Teens who are avid Tumblr readers will probably recognize Andersen’s work. Allie Brosh’s Hyperbole and a Half is another illustrated exploration of anxiety, while fans of Jomny Sun’s everyone’s a aliebn when ur a aliebn too will gobble up Herding Cats.
— Pamela Penza
Sweet Revenge: Passive-Aggressive Desserts for Your Exes & Enemies by Heather Kim
Switch Press / Capstone
Publication Date: January 1, 2018
A snarky, angsty cookbook that contains a surprisingly vast array of baking knowledge, recipes, and descriptions, Sweet Revenge is sure to satisfy even the sweetest of teeth and the angriest of jilted lovers. Kill your enemies with kindness by baking them treats with names like Not My Cup of Tea (black tea shortcake), World’s Biggest Flake (Butterfinger® flake bars), and What a Piece of Sheet Cake (cinco leches cake with malted milk whipped cream and dulce de leche drizzle… yum).
The creative graphic design and close-up photographs mixed with hilarious anecdotes and an informal, conversational tone make this cookbook much more than just a collection of recipes. There are descriptions of different types of ingredients (who knew there were so many kinds of sugar?), explanations of which tool is right for which job, and a detailed index for easy location of specific recipes.
Other oddball cookbooks that pair well with Sweet Desserts include Sandwiches: More Than You’ve Ever Wanted to Know About Making and Eating America’s Favorite Food by Alison Deering and Bob Lentz as well as The Wizard’s Cookbook: Magical Recipes Inspired by Harry Potter, Merlin, The Wizard of Oz, and More by Aurelia Beaupommier.
— Allie Stevens
Lu by Jason Reynolds
Atheneum / Caitlyn Dlouhy Books
Publication date: October 23, 2018
“Lightning” Lu is heading into the track championships as co-captain of his team. When unexpected hurdles come up, he wonders if lightning can really strike twice.
Lu’s delightful cover brings together teammates Ghost, Patina, and Sunny upon an attractive shade of blue. This complements the three previous books, each entitled with the characters listed above. Although those who have been following the Track series will appreciate references from past books, Lu can also stand alone for those new to the series. The windows and mirrors (Dr. Rudine Sims Bishop, 1990) provided make the diverse characters relatable and authentic to readers. Lu takes off with a quick hook and short chapters to entice reluctant readers, clocking in at a very accessible 224 pages. Of special note in this volume is Lu’s relationship with both his father and his coach, who have some history together that will come as a surprise to readers. As a result, Lu finds new ways to identify with his father and digs deep when learning about integrity. Themes of track sports and bullying will resonate with all genders and reach a broad spectrum of readers. In typical Reynolds style, the banter amongst the characters is hilarious, witty, and engaging.

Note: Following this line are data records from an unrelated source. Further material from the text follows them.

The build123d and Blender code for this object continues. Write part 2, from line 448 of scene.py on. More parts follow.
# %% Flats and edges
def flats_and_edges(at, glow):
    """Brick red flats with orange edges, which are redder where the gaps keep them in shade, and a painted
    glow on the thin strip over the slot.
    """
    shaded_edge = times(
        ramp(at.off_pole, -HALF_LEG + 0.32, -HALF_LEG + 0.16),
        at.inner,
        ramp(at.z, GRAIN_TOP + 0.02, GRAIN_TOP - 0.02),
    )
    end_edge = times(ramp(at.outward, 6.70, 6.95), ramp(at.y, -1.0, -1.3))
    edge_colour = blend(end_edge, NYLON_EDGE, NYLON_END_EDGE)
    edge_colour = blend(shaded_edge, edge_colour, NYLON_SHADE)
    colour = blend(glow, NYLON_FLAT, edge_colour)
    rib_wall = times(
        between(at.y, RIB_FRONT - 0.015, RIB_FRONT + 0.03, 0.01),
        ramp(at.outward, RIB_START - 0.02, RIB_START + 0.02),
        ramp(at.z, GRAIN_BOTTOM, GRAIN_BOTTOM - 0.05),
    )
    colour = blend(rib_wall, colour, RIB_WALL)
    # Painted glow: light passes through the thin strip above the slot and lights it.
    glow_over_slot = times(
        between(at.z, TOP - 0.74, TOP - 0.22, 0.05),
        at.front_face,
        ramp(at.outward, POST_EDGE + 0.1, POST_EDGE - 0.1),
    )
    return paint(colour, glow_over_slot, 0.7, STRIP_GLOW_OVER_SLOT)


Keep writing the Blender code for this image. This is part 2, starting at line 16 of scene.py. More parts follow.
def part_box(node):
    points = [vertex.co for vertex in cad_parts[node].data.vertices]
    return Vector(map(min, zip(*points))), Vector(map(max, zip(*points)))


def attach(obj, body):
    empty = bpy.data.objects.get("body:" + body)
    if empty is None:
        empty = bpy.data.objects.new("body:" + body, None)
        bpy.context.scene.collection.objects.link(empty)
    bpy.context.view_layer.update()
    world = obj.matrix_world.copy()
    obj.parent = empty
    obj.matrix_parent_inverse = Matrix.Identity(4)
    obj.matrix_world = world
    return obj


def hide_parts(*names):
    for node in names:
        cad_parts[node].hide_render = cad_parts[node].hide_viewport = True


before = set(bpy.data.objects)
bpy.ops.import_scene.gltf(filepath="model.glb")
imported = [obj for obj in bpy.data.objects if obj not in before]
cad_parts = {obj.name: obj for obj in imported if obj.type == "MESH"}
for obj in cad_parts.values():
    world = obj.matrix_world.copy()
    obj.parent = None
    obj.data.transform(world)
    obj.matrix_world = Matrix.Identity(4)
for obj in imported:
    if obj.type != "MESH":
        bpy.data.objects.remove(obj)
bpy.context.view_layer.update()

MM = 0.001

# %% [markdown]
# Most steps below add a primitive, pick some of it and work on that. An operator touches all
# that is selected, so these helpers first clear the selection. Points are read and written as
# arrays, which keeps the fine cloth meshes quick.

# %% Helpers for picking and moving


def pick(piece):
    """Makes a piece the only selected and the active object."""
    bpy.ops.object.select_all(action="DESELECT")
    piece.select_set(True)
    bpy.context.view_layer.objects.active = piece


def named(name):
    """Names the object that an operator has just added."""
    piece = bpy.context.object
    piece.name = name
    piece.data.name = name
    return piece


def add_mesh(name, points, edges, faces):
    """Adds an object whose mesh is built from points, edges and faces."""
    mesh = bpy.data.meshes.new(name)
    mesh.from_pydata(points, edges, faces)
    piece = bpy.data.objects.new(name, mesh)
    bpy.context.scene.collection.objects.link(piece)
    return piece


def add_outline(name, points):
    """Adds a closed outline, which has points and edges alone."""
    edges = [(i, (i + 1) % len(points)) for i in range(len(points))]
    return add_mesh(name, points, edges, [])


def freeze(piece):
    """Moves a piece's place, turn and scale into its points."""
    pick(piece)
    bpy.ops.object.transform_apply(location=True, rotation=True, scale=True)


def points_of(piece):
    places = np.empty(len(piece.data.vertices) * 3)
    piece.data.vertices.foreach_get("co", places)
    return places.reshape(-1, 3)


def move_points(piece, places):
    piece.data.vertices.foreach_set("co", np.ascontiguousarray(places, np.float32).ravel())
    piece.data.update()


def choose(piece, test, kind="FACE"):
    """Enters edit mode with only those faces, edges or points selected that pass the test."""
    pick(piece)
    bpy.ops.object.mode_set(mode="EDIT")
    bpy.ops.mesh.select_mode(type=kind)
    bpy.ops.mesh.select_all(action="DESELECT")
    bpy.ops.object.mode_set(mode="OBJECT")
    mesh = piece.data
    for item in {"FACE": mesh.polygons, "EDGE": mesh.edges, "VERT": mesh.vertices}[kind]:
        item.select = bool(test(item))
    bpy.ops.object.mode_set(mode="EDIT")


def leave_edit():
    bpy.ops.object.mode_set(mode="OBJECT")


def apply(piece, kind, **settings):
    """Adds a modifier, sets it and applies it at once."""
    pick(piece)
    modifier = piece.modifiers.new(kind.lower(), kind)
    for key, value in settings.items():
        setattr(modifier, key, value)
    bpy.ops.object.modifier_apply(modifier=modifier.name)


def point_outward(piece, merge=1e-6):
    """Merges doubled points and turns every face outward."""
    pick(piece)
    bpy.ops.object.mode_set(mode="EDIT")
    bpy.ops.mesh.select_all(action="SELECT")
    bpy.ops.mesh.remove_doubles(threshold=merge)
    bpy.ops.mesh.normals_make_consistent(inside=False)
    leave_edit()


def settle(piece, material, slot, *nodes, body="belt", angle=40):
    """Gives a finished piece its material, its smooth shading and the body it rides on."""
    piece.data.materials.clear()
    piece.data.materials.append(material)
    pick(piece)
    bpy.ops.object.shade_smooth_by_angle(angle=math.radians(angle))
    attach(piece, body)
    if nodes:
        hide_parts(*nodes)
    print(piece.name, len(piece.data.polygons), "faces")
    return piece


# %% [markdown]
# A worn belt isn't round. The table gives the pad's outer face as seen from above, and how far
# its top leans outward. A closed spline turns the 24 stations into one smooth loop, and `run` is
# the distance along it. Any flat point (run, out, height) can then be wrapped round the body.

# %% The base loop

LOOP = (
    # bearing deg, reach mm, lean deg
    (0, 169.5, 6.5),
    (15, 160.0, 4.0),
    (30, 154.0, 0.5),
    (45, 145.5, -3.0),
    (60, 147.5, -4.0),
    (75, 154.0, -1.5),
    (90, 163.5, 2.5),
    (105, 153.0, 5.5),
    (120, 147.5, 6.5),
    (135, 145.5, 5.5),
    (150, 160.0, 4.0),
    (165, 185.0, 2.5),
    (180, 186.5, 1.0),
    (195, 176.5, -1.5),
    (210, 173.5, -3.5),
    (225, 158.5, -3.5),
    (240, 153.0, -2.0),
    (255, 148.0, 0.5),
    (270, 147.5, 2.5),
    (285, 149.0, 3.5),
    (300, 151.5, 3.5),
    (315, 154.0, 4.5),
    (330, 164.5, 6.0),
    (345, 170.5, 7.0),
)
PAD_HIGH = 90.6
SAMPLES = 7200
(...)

Those who are sorry to see this series come to an end may find common ground in middle grade selections such as Harbor Me by Jacqueline Woodson, The Stars Beneath Our Feet by David Barclay Moore, and The Crossover and Booked by Kwame Alexander.
— Lisa Krok
City of Ghosts by Victoria Schwab
Publication Date: August 28, 2018
Cass can talk to ghosts.
Years ago, a freak accident caused a near-death experience for 12-year-old Cass. Ever since then, she has been able to speak to ghosts and enter beyond “the veil” to discover what happened to these people as they died. When Cass’s parents get an opportunity to create their own paranormal TV show, the group heads to one of the most haunted cities in the world- Edinburgh, Scotland. Here, Cass comes face-to-face with the truth behind her gift and a powerful spirit who will do whatever it takes to take it away from her.
Victoria Schwab is back at writing middle grade fiction and has done so with a light, creepy, and often humorous story with City of Ghosts. While older teens may be drawn to the eerie cover, this book is intended for a younger teen audience who want a hint of ghost story and less pure horror.
City of Ghosts is a perfect middle grade book for readers who want the fast-paced plot line of Doll Bones by Holly Black, or the horror element of Took by Mary Downing Hahn. Plus, Cass’s story is the start of a new series, so readers can anticipate more haunted stories to come.